Maybe the UK's "opt-out" modesty filter also falls in this category but as Theresa May is still happy to point out, the UK is leaving the EU, so it's hardly a good reference point for the future of EU legislation.

So if none of these things uniquely point to a future of Chinese-style censorship in the EU, what other than American Exceptionalism makes the current situation different from all the other situations in which we did not end up with said Great Firewall of Europe?

Article 13 is bad. Upload filters are bad. But please educate me how making unsubstantiated claims about how the EU is basically already China is supposed to be contributing to a healthy discussion but providing and then dismantling the obvious arguments OP chose to omit is somehow fallacious and irrelevant?

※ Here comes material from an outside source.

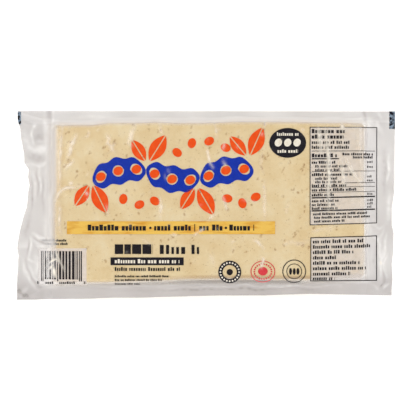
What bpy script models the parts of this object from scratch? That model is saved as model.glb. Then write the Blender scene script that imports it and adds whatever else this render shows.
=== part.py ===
# A block of firm tofu in a clear vacuum pack, lying on its formed back with the printed lid
# film up. Metres, +Z up. The origin lies under the middle of the pack's outline, on the face
# that it rests on. The film clings to the block, so block and film are one closed solid: a
# slab with rounded edges, round which the two films meet in a thin sealed rim that juts out
# just under the upper face.

import math

import bmesh
import bpy
from mathutils import Vector

# The block in its film
BLOCK_LENGTH = 0.2207
BLOCK_WIDTH = 0.1110
BLOCK_HEIGHT = 0.0480
BLOCK_ASKEW = 0.0020  # the right end is narrower than the left by this
CORNER_RADIUS = 0.0060  # of the four upright corners
UPPER_ROUNDING = 0.0035
LEFT_ROUNDING = 0.0055  # the left end's upper edge is rounder than the others
LOWER_ROUNDING = 0.0070
POCKET_DRAFT = 0.0020  # how far the sides lean in from rim to bottom
FILM_LEAVES = math.radians(60)  # how far round the upper edge the lid film clings

# The sealed rim, measured from the block's sides outward
RIM_LEFT = 0.0252
RIM_RIGHT = 0.0230
RIM_BACK = 0.0090
RIM_FRONT = 0.0138
RIM_ASKEW = 0.0045  # the front edge is trimmed closer at the right end by this
RIM_CORNER = 0.0015
RIM_THICKNESS = 0.0008
RIM_LEVEL = 0.0432  # height of the rim where it starts, on its upper side
RIM_START = 0.0026  # how far out from the block the lid film reaches that level
BACK_DROOP = 0.0015
FRONT_DROOP = 0.0050
WAVE_HEIGHT = 0.0005
WAVE_LENGTH = 0.0580

# The left edge rolls under along its middle, and the right edge is pulled in a little
CURL_PULL = 0.0080
CURL_DROP = 0.0085
CURL_CENTRE = 0.0100
CURL_REACH = 0.0560
WAIST_PULL = 0.0026
WAIST_CENTRE = -0.0100
WAIST_REACH = 0.0620

# Webs of film that stand off the block's upright corners, under the rim
GUSSET_PULL = 0.0035
GUSSET_SPREAD = 0.0090
POCKET_START = 0.0010  # how far out from the block the pocket's side starts

# Points along a long side, a short side and a corner of each ring, and rings in each part
LONG_STEPS = 40
SHORT_STEPS = 22
CORNER_STEPS = 5
ROUNDING_STEPS = 4
RIM_STEPS = 4
SIDE_STEPS = 5

FILM_COLOUR = (0.80, 0.70, 0.46, 1.0)


def rounded_ring(left, right, front, back, radius):
    """Points round a rectangle with rounded corners, the same number on every ring."""
    corners = (
        (right - radius, back - radius, 0.0),
        (left + radius, back - radius, 0.5 * math.pi),
        (left + radius, front + radius, math.pi),
        (right - radius, front + radius, 1.5 * math.pi),
    )
    arcs = []
    for x, y, start in corners:
        angles = [start + 0.5 * math.pi * step / CORNER_STEPS for step in range(CORNER_STEPS + 1)]
        arcs.append([Vector((x + radius * math.cos(a), y + radius * math.sin(a))) for a in angles])
    points = []
    for index, arc in enumerate(arcs):
        following = arcs[(index + 1) % len(arcs)]
        steps = SHORT_STEPS if index % 2 else LONG_STEPS
        points += arc
        points += [arc[-1].lerp(following[0], step / steps) for step in range(1, steps)]
    return points


def askew(point, amount):
    """Moves the front towards the back, more the further right, and leaves the back alone."""
    along = 0.5 + point.x / BLOCK_LENGTH
    across = 0.5 - point.y / BLOCK_WIDTH
    return Vector((point.x, point.y + amount * along * across))


def bell(value, centre, reach):
    """1 at the centre, falling smoothly to 0 at the reach on both sides."""
    away = min(abs(value - centre) / reach, 1.0)
    return 0.5 + 0.5 * math.cos(math.pi * away)


def block_ring(inset, left_inset=None):
    """A level section of the block, moved in from its sides."""
    left_inset = inset if left_inset is None else left_inset
    ring = rounded_ring(
        left_inset - BLOCK_LENGTH / 2,
        BLOCK_LENGTH / 2 - inset,
        inset - BLOCK_WIDTH / 2,
        BLOCK_WIDTH / 2 - inset,
        max(CORNER_RADIUS - inset, RIM_CORNER),
    )
    return [askew(point, BLOCK_ASKEW) for point in ring]


def rim_edge():
    """The trimmed outline of the rim, with the curled left edge and the waisted right one."""
    ring = rounded_ring(
        -BLOCK_LENGTH / 2 - RIM_LEFT,
        BLOCK_LENGTH / 2 + RIM_RIGHT,
        -BLOCK_WIDTH / 2 - RIM_FRONT,
        BLOCK_WIDTH / 2 + RIM_BACK,
        RIM_CORNER,
    )
    edge = []
    for point in ring:
        moved = askew(point, RIM_ASKEW)
        if point.x < -BLOCK_LENGTH / 2:
            outward = -(point.x + BLOCK_LENGTH / 2) / RIM_LEFT
            moved.x += CURL_PULL * outward * bell(point.y, CURL_CENTRE, CURL_REACH)
        if point.x > BLOCK_LENGTH / 2:
            outward = (point.x - BLOCK_LENGTH / 2) / RIM_RIGHT
            moved.x -= WAIST_PULL * outward * bell(point.y, WAIST_CENTRE, WAIST_REACH)
        edge.append(moved)
    return edge


def rim_height(point, outward):
    """The upper side of the rim: it droops and waves more towards its edge."""
    forward = 0.5 - point.y / BLOCK_WIDTH
    droop = BACK_DROOP + (FRONT_DROOP - BACK_DROOP) * min(max(forward, 0.0), 1.0)
    if point.x < -BLOCK_LENGTH / 2:
        droop += CURL_DROP * outward * bell(point.y, CURL_CENTRE, CURL_REACH)
    turn = 2 * math.pi / WAVE_LENGTH
    wave = WAVE_HEIGHT * (math.sin(turn * point.x) + math.sin(turn * point.y + 1.0))
    return RIM_LEVEL + (wave - droop) * outward


def gusset(point, climb):
    """Pulls the film off the nearest upright corner, most at the rim and not at the bottom."""
    toward = Vector((math.copysign(1.0, point.x), math.copysign(1.0, point.y)))
    corner = Vector((toward.x * BLOCK_LENGTH / 2, toward.y * BLOCK_WIDTH / 2))
    near = math.exp(-(((point - corner).length / GUSSET_SPREAD) ** 2))
    return point + toward.normalized() * (GUSSET_PULL * near * climb**3)


def rim_ring(share, lower):
    """A ring of the rim, from its start at share 0 to its trimmed edge at share 1."""
    if lower:
        drop = RIM_THICKNESS
        start = [gusset(point, 1.0) for point in block_ring(-POCKET_START)]
    else:
        drop = 0.0
        start = block_ring(-RIM_START)
    ring = []
    for inner, outer in zip(start, rim_edge()):
        point = inner.lerp(outer, share)
        ring.append(Vector((point.x, point.y, rim_height(point, share) - drop)))
    return ring


def upper_rings():
    """The flat upper face's edge, and the rounding that the lid film follows down."""
    rings = []
    for step in range(ROUNDING_STEPS + 1):
        angle = FILM_LEAVES * step / ROUNDING_STEPS
        inset = UPPER_ROUNDING * (1 - math.sin(angle))
        left_inset = LEFT_ROUNDING * (1 - math.sin(angle))
        height = BLOCK_HEIGHT - UPPER_ROUNDING * (1 - math.cos(angle))
        rings.append([Vector((p.x, p.y, height)) for p in block_ring(inset, left_inset)])
    return rings


def side_rings():
    """The pocket's sides, from under the rim's start down to the lower rounding."""
    top = RIM_LEVEL - RIM_THICKNESS
    rings = []
    for step in range(1, SIDE_STEPS + 1):
        climb = 1 - step / SIDE_STEPS
        height = LOWER_ROUNDING + (top - LOWER_ROUNDING) * climb
        inset = POCKET_DRAFT * (1 - climb) - POCKET_START * climb**2
        ring = [gusset(point, climb) for point in block_ring(inset)]
        rings.append([Vector((point.x, point.y, height)) for point in ring])
    return rings


def lower_rings():
    """The lower rounding, down to the flat face that the pack rests on."""
    rings = []
    for step in range(1, ROUNDING_STEPS + 2):
        angle = 0.5 * math.pi * step / (ROUNDING_STEPS + 1)
        inset = POCKET_DRAFT + LOWER_ROUNDING * (1 - math.cos(angle))
        height = LOWER_ROUNDING * (1 - math.sin(angle))
        rings.append([Vector((p.x, p.y, height)) for p in block_ring(inset)])
    return rings


def centred(rings):
    """Moves the rings so that the middle of their outline stands at the origin."""
    xs = [point.x for ring in rings for point in ring]
    ys = [point.y for ring in rings for point in ring]
    middle = Vector(((min(xs) + max(xs)) / 2, (min(ys) + max(ys)) / 2, 0.0))
    return [[point - middle for point in ring] for ring in rings]


def skin_material():
    material = bpy.data.materials.new("vacuum_film_over_tofu")
    material.use_nodes = True
    shader = material.node_tree.nodes["Principled BSDF"]
    shader.inputs["Base Color"].default_value = FILM_COLOUR
    shader.inputs["Metallic"].default_value = 0.0
    shader.inputs["Roughness"].default_value = 0.25
    return material


def tofu_pack():
    """The whole pack: rings joined from the upper face, over the rim, to the flat bottom."""
    shares = [step / RIM_STEPS for step in range(RIM_STEPS + 1)]
    rings = upper_rings()
    rings += [rim_ring(share, lower=False) for share in shares]
    rings += [rim_ring(share, lower=True) for share in reversed(shares)]
    rings += side_rings()
    rings += lower_rings()
    body = bmesh.new()
    loops = [[body.verts.new(point) for point in ring] for ring in centred(rings)]
    for upper, lower in zip(loops, loops[1:]):
        for index, corner in enumerate(upper):
            following = (index + 1) % len(upper)
            body.faces.new((corner, lower[index], lower[following], upper[following]))
    body.faces.new(loops[0])
    body.faces.new(loops[-1])
    bmesh.ops.recalc_face_normals(body, faces=body.faces)
    mesh = bpy.data.meshes.new("tofu_pack")
    body.to_mesh(mesh)
    body.free()
    mesh.materials.append(skin_material())
    mesh.shade_smooth()
    mesh.set_sharp_from_angle(angle=math.radians(40))
    pack = bpy.data.objects.new("tofu_pack", mesh)
    bpy.context.scene.collection.objects.link(pack)
    return pack


for leftover in list(bpy.data.objects):
    bpy.data.objects.remove(leftover)
tofu_pack()
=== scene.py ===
# Firm tofu in a clear vacuum pack: the film, the block inside it and the ink between the two.
import math
import bpy
import numpy as np
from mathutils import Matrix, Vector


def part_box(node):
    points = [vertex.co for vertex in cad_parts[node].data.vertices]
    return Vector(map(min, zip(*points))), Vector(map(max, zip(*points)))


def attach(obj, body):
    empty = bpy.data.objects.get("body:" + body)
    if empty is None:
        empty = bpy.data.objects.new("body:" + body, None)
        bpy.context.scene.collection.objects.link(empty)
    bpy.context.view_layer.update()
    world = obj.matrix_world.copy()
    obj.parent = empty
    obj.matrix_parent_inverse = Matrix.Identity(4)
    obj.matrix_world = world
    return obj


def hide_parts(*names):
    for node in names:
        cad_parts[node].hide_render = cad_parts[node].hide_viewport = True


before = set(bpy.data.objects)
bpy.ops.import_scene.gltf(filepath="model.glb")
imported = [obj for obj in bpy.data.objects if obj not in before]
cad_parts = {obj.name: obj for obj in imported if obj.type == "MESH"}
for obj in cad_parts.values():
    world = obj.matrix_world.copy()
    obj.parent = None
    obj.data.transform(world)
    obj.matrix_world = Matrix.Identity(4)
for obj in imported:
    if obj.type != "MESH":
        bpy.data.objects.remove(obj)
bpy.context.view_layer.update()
mm = 0.001
packLow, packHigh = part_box("tofu_pack")
print("frame loaded, pack", [round(side / mm, 1) for side in packHigh - packLow], "mm")


# small tools


def hexToLinear(code):
    parts = [int(code[start:start + 2], 16) / 255 for start in (0, 2, 4)]
    linear = [p / 12.92 if p <= 0.04045 else ((p + 0.055) / 1.055) ** 2.4 for p in parts]
    return (*linear, 1.0)


def addNode(tree, kind, settings=(), links=()):
    # a node with its settings, which are sockets or properties, and what feeds its sockets
    node = tree.nodes.new(kind)
    for name, value in dict(settings).items():
        if isinstance(name, int) or name in node.inputs:
            node.inputs[name].default_value = value
        else:
            setattr(node, name, value)
    for name, source in dict(links).items():
        tree.links.new(source, node.inputs[name])
    return node


def newMaterial(name):
    material = bpy.data.materials.new(name)
    material.use_nodes = True
    material.node_tree.nodes.clear()
    return material, material.node_tree


def rampOf(tree, source, stops):
    # colour ramp through (place, hex) stops
    ramp = addNode(tree, "ShaderNodeValToRGB", links={"Fac": source})
    while len(ramp.color_ramp.elements) < len(stops):
        ramp.color_ramp.elements.new(0.5)
    for element, (place, code) in zip(ramp.color_ramp.elements, stops):
        element.position = place
        element.color = hexToLinear(code)
    return ramp.outputs["Color"]


def smooth(value):
    value = np.clip(value, 0.0, 1.0)
    return value * value * (3 - 2 * value)


def bell(value, centre, reach):
    away = np.minimum(np.abs(value - centre) / reach, 1.0)
    return 0.5 + 0.5 * np.cos(math.pi * away)


def ripple(x, y, size, seed):
    # smooth unevenness between about -1 and 1, whose bumps are about this many mm across
    dice = np.random.default_rng(seed)
    field = np.zeros(np.shape(x))
    waves = 7
    for _ in range(waves):
        heading = dice.uniform(0, math.tau)
        turn = math.pi / (size * dice.uniform(0.7, 1.5))
        shift = dice.uniform(0, math.tau)
        field = field + np.sin(turn * (x * math.cos(heading) + y * math.sin(heading)) + shift)
    return field / math.sqrt(waves)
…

This comes as a surprise to no one but Axel Voss.

Nah there are a lot of artists that think it's just fine to censor the entire internet so that they can make more money

James Blunt is one of them https://twitter.com/CDU_CSU_EP/status/1098531302490468352 and "helping" the CDU campaign

According to the following tweets, this video is not in regard to article 13. They just reused some old video there and put it falsely into this new context.

Only a few days from most signed petition in human history? If true, very impressive.

A little off-topic and a real mental leap, but wayback (hundreds of years), the katholic church was the one with a information-monopoly (dome-building, history and mint studies for example) crawled with the years by the principle of syncretism. All the katholic church had to do, was to use their 'Leitungsschutz' (german word) to make their bucks... history... info-bits -sure... ^^

If advisory of German specialists from the either side will make the internet in the EU anything like the internet in Germany, in any regard, people will be really pissed. Kindly bugger off and let decide those from the places were the internet works.

That comment makes no sense in this context.

It does in a way. Article 13 is largely a product of French and German politicians. Just because the German data commissioner says something like this doesn't mean there aren't plenty of German politicians eager to implement Article 13.

It's omitting a lot of context.

Article 13 (and 11) is heavily inspired by pre-existing laws and drafts in Germany (and France), which are heavily lobbied by print publishers (much like US copyright law legislation is heavily lobbied by the MPAA and RIAA).

So while the changes aren't as controversial in Germany (although e.g. the Leistungsschutzrecht is still fairly recent and controversial) they're not likely to be as easily accepted throughout the rest of the EU.

Of course the obvious caveat is that MEPs don't necessarily vote in alignment with their country's population. Because of the lower voter turnout they have fewer constituents while they're also a more lucrative target for industrial lobbying.